Yen: Getting Harder to Ease

by Kurt Kallaus
Financial Sense

If you want the bank to hold your money in Japan, it will cost you. In fact, any bond an investor buys up to a 10-year duration carries a negative interest rate. Japan has been the most aggressive first world country on the planet printing currency out of thin air as they engage in quantitative easing (QE). Using their digital printing press and decimal point dexterity, the Bank of Japan (BOJ) has been creating $733 Billion (80 Trillion Yen) annually to buy Japanese bonds and stocks. Relative to the size of their economy, such a rapacious appetite would equate to almost $2.9 Trillion annually in the US or about triple our peak rate of QE. The BOJ has purchased Japanese Government Bonds (JGB’s) at twice the rate of issuance. Running out of things to buy with this free money, they have now become a top ten shareholder in 90% of all stocks in the Nikkei 225 Stock Index.
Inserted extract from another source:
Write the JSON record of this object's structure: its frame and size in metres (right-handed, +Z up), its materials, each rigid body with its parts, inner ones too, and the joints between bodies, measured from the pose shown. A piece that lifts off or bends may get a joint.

With limited ability to keep buying assets combined with a rally in Oil, the Yen has begun to appreciate sharply since January. At 250% debt to GDP, Japan is in so deep now that there is no chance they will grow fast enough to pay down this unsustainable debt burden. They are all in! Japan and the world are crossing their fingers that the old global rates of consumption and inflation will return to the halcyon days of the 1990’s. More likely is a panic run on the currency as the BOJ will continue using QE and currency intervention until either their economy accelerates or the markets finally lose confidence and moves to hard assets. For now, the game continues and as long as Oil stops rallying, the aggressive QE should send the Yen lower once again.